The libc memory allocator does not simply hand out memory contiguously. In your example, the 256K block will end up being 4K aligned.

In fact, that's what the article already explains: the large alloc will just end up being passed through to the kernel, which only deals at page granularity.

whoopdedo 12 years ago | | |

What the article revealed to me is that there is no guarantee a contiguous block of allocated virtual memory will be backed by contiguous physical memory. In hindsight, that should be obvious.

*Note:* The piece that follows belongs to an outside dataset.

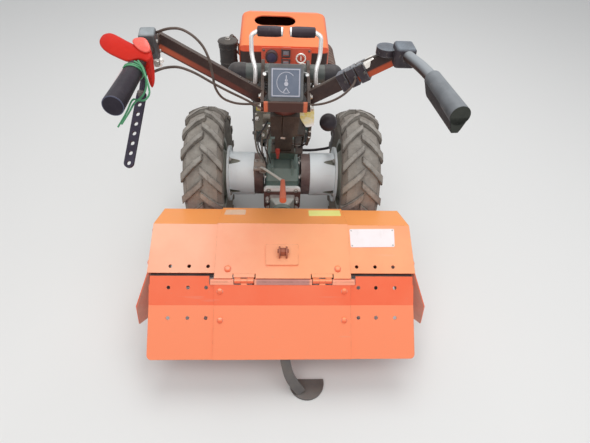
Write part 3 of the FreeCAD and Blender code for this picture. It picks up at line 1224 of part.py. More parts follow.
def stop_lever():
    """The red dead-man lever: a bent sheet from the box over the grip with a rounded tip, and its strap."""
    pieces = []
    half = STOP_LEVER_SHEET / 2.0
    for (start, start_width), (end, end_width) in zip(STOP_LEVER_LINE, STOP_LEVER_LINE[1:]):
        across, upright = sheet_frame(start, end)
        low = V(*start) - upright * half
        high = V(*end) - upright * half
        corners = [low - across * (start_width / 2.0), low + across * (start_width / 2.0),
                   high + across * (end_width / 2.0), high - across * (end_width / 2.0)]
        face = Part.Face(Part.makePolygon(corners + [corners[0]]))
        pieces.append(face.extrude(upright * STOP_LEVER_SHEET))
        pieces.append(Part.makeCylinder(end_width / 2.0, STOP_LEVER_SHEET, high, upright))
    for start, end in zip(STOP_STRAP_LINE, STOP_STRAP_LINE[1:]):
        pieces.append(straight_bar(start, end, STOP_STRAP_WIDTH, STOP_LEVER_SHEET))
    return fuse(pieces).cut(mirrored(handle("left"))).cut(control_box()).cut(clutch_lever())


def clutch_lever():
    """The slotted lever under the left grip, on a rod from the handle's tube."""
    start = V(*CLUTCH_TOP)
    end = V(*CLUTCH_END)
    bar = straight_bar(CLUTCH_TOP, CLUTCH_END, CLUTCH_WIDTH, CLUTCH_SHEET)
    across, upright = sheet_frame(CLUTCH_TOP, CLUTCH_END)
    half = upright * (CLUTCH_SHEET / 2.0)
    pieces = [bar]
    for spot in (start, end):
        pieces.append(Part.makeCylinder(CLUTCH_WIDTH / 2.0, CLUTCH_SHEET, spot - half, upright))
    left = HANDLE_PLACES["left"]
    joint = point_on(left[0], left[1], 0.5)
    pieces.append(rod((-joint[0], joint[1], joint[2]), CLUTCH_TOP, CLUTCH_ROD_RADIUS))
    lever = fuse(pieces)
    holes = []
    for number in range(CLUTCH_HOLE_COUNT):
        spot = start + end.sub(start) * ((number + 1.0) / CLUTCH_HOLE_COUNT)
        holes.append(Part.makeCylinder(CLUTCH_HOLE_RADIUS, 4.0 * CLUTCH_SHEET, spot - upright * (2.0 * CLUTCH_SHEET),
                                       upright))
    return lever.cut(Part.makeCompound(holes)).cut(mirrored(handle("left")))


def throttle_bracket():
    """The cast elbow on the right handle's corner, its thumb lever and the clamps along the arm."""
    wide, long, tall = ELBOW_SIZE
    corner = HANDLE_PLACES["right"][0]
    elbow = box(-wide / 2.0, wide / 2.0, -long * 0.7, long * 0.3, -tall / 2.0, tall / 2.0)
    elbow = rounded(elbow, 7.0, lambda edge: runs_along(edge, ALONG_Z) or edge.CenterOfMass.z > tall / 2.0 - 0.1)
    elbow.translate(V(*corner))
    pieces = [elbow]
    for share in CLAMP_SHARES:
        pieces.append(arm_bar("right", ARM_THICKNESS + 2.0 * CLAMP_MARGIN, ARM_HEIGHT + 2.0 * CLAMP_MARGIN,
                              (share - 0.04, share + 0.04)))
    start = (YOKE_X + YOKE_THICKNESS / 2.0, YOKE_END_Y, YOKE_END_Z)
    seat = V(*point_on(start, corner, THUMB_LEVER_SHARE)) + V(0, 0, ARM_HEIGHT / 2.0)
    pieces.append(Part.makeCylinder(THUMB_LEVER_RADIUS, THUMB_LEVER_HEIGHT, seat, ALONG_Z))
    solid = arm_bar("right").fuse(handle("right"))
    return Part.makeCompound(pieces).cut(solid)


def control_cables():
    """The cables along the handlebar, each from its control to a plate or a clamp."""
    cables = []
    for name, route in CABLE_ROUTES.items():
        points = [V(*point) for point in route]
        radii = []
        for before, here, after in zip(points, points[1:], points[2:]):
            into = here.sub(before)
            out = after.sub(here)
            radii.append(0.45 * min(into.Length, out.Length) / math.tan(into.getAngle(out) / 2.0))
        print("cable", name, "smallest bend radius %.0f mm" % min(radii))
        cables.append(round_bar(route, CABLE_RADIUS))
    solid = fuse([control_box(), stop_lever(), throttle_bracket(), mirrored(handle_arm("left")), handle_arm("right")])
    return Part.makeCompound(cables).cut(solid)


def cross_tube_caps():
    """The black end caps of the cross tube."""
    inner = CROSS_TUBE_HALF_LENGTH
    cap = cylinder(CAP_RADIUS, CAP_LENGTH, (inner, PIVOT_Y, PIVOT_Z), ALONG_X)
    ball = Part.makeSphere(CAP_RADIUS, V(inner + CAP_LENGTH, PIVOT_Y, PIVOT_Z))
    ball = ball.common(box(inner + CAP_LENGTH, inner + 3.0 * CAP_RADIUS, PIVOT_Y - 2.0 * CAP_RADIUS,
                           PIVOT_Y + 2.0 * CAP_RADIUS, PIVOT_Z - 2.0 * CAP_RADIUS, PIVOT_Z + 2.0 * CAP_RADIUS))
    cap = fuse([cap, ball])
    return Part.makeCompound([cap, mirrored(cap)])


def pto_lever():
    """The bent rod from the gearbox's left side with its tapered grip over the coupling."""
    shaft = round_bar(PTO_LEVER_ROUTE, PTO_LEVER_RADIUS, 0.4)
    sleeve = Part.makeCone(PTO_GRIP_RADII[0], PTO_GRIP_RADII[1], PTO_GRIP_LENGTH, V(*PTO_LEVER_ROUTE[-1]), V(0, -1, 0))
    return fuse([shaft, sleeve])


def gear_lever():
    """The long rod from the gearbox's right side, over the drum, with its ball."""
    shaft = round_bar(GEAR_LEVER_ROUTE, GEAR_LEVER_RADIUS, 0.4)
    before, end = (V(*point) for point in GEAR_LEVER_ROUTE[-2:])
    heading = end.sub(before)
    heading.normalize()
    return fuse([shaft, Part.makeSphere(GEAR_BALL_RADIUS, end + heading * (GEAR_BALL_RADIUS - 4.0))])


def export(name, shape):
    shape = shape.copy()
    shape.translate(V(0, AXLE_FROM_ORIGIN, 0))
    shape.exportStep("parts/%s.step" % name)


def main():
    os.makedirs("parts", exist_ok=True)
    nodes = {}
    for name, side in SIDES:
        moved = tyre()
        moved.translate(V(WHEEL_X, 0, 0))
        nodes["tyre_" + name] = at_wheel(moved, side)
        nodes["rim_" + name] = at_wheel(rim(), side)
        nodes["drum_" + name] = at_wheel(drum(), side)
        nodes["hub_" + name] = at_wheel(hub(), side)
    nodes["gearbox_housing"] = gearbox_housing()
    nodes["engine_block"] = engine_block()
    nodes["engine_cylinder"] = engine_cylinder()
    nodes["fan_housing"] = fan_housing()
    nodes["engine_hood"] = engine_hood()
    nodes["fuel_tank"] = fuel_tank()
    nodes["hood_brackets"] = hood_brackets()
    nodes["control_panel"] = control_panel()
    nodes["air_filter"] = air_filter()
    nodes["muffler"] = muffler()
    nodes["front_bumper"] = front_bumper()
    nodes["pto_coupling"] = pto_coupling()
    nodes["tiller_gear_case"] = tiller_gear_case()
    nodes["tiller_hood"] = tiller_hood()
    nodes["hood_extensions"] = hood_extensions()
    nodes["side_shields"] = side_shields()
    nodes["flap_hinges"] = flap_hinges()
    nodes["rear_flap"] = rear_flap()
    nodes["rotor_shaft"] = rotor_shaft()
    nodes["rotor_tines"] = rotor_tines()
    nodes["skid_bracket"] = skid_bracket()
    nodes["depth_skid"] = depth_skid()
    nodes["steering_column"] = steering_column()
    nodes["swivel_head"] = swivel_head()
    nodes["console"] = console()
    nodes["handlebar_brace"] = handlebar_brace()
    nodes["cross_tube_caps"] = cross_tube_caps()
    nodes["hand_levers"] = hand_levers()
    nodes["pto_lever"] = pto_lever()
    nodes["gear_lever"] = gear_lever()
    for name, side in SIDES:
        nodes["handle_arm_" + name] = for_side(handle_arm(name), side)
        nodes["grip_" + name] = for_side(grip(name), side)
    nodes["control_box"] = control_box()
    nodes["stop_lever"] = stop_lever()
    nodes["clutch_lever"] = clutch_lever()
    nodes["throttle_bracket"] = throttle_bracket()
    nodes["control_cables"] = control_cables()
    for name, shape in nodes.items():
        export(name, shape)


main()
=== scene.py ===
import json
import math

import bpy
from mathutils import Matrix, Vector


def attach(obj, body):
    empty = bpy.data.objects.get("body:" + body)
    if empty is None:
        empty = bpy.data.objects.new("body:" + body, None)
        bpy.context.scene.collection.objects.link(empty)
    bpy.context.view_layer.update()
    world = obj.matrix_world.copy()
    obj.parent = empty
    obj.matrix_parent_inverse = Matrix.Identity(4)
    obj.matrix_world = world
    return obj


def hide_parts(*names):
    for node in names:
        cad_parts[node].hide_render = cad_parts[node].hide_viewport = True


# Walking tractor with a rear rotary tiller. Metres, +Y forward, +X to the operator's right, +Z up.
# Places of added pieces are in millimetres from the wheel axle's line above the ground.

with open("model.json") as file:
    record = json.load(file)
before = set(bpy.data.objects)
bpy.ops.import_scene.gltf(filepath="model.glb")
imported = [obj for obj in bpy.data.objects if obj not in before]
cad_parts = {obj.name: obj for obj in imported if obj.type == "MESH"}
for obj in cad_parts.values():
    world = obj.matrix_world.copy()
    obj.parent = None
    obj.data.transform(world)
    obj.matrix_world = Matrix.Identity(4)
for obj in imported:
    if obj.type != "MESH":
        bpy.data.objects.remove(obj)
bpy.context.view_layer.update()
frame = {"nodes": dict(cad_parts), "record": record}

AXLE_FORWARD = 95.5
AXLE_HEIGHT = 252.0
DRUM_TURN = -43.0

# The camera's place and turn, and its lens for a sensor 36 mm wide
CAMERA_PLACE = Vector((-0.0225, -1.2482, 1.2962))
CAMERA_YAW = math.radians(3.67)
CAMERA_PITCH = math.radians(45.06)
CAMERA_ROLL = math.radians(-3.08)
CAMERA_LENS = 25.9
CAMERA_SHIFT_Y = 0.011

# Colours
DUST = (0.42, 0.35, 0.28)
PALE_DUST = (0.62, 0.50, 0.42)
MUD = (0.22, 0.165, 0.12)
RUST = (0.17, 0.065, 0.03)
ORANGE = (0.92, 0.150, 0.062)
ORANGE_FADED = (0.93, 0.185, 0.085)
# Painted sheen on the tiller hood's main slope
SHEEN_PALE_ORANGE = (0.97, 0.50, 0.33)
SHEEN_WARM_ORANGE = (0.97, 0.41, 0.20)
RED_ORANGE = (0.20, 0.050, 0.034)

UP = Vector((0.0, 0.0, 1.0))
RIGHT = Vector((1.0, 0.0, 0.0))
AHEAD = Vector((0.0, 1.0, 0.0))

# The tiller hood's slopes and the flap's slopes: a point of the side sheet's upper face, and the way out of it
HOOD_FRONT = (Vector((0.0, -266.0, 303.0)), Vector((0.0, 0.4023, 0.9155)))
HOOD_MAIN = (Vector((0.0, -398.0, 361.0)), Vector((0.0, -0.3594, 0.9332)))
FLAP_UPPER = (Vector((0.0, -574.0, 284.0)), Vector((0.0, -0.7071, 0.7071)))
FLAP_LOWER = (Vector((0.0, -617.0, 241.0)), Vector((0.0, -0.6262, 0.7796)))
SHEET = 4.0


# Materials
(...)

But what does this mean for locality? Will I be thrashing the cache if I use realloc frequently? Do I even have the promise that malloc will return unfragmented memory?

crackerz 12 years ago |

And this is why OpenSource is awesome.

__david__ 12 years ago | |

Agreed. Not sure why people are downvoting you. It blows my mind every time I think, "I wonder how <some program> works?" and I'm able to just "apt-get source some_program" and check it out.

Working with Linux and having the source (and the ability to change it) for entire stack all the way down to and including the kernel is liberating. As a programmer it feels like the entire world is open to me.

I guess that's GNU's dream brought to life, really.

mjcohen 12 years ago |

In the original #define, the parameter is lower case "c" and the expansion uses upper case "C".

I don't know about what other operating systems do. Apparently all modern unixes overcommit address space in much the same way as Linux. However, i can't believe that FreeBSD handles this as crassly as Linux does.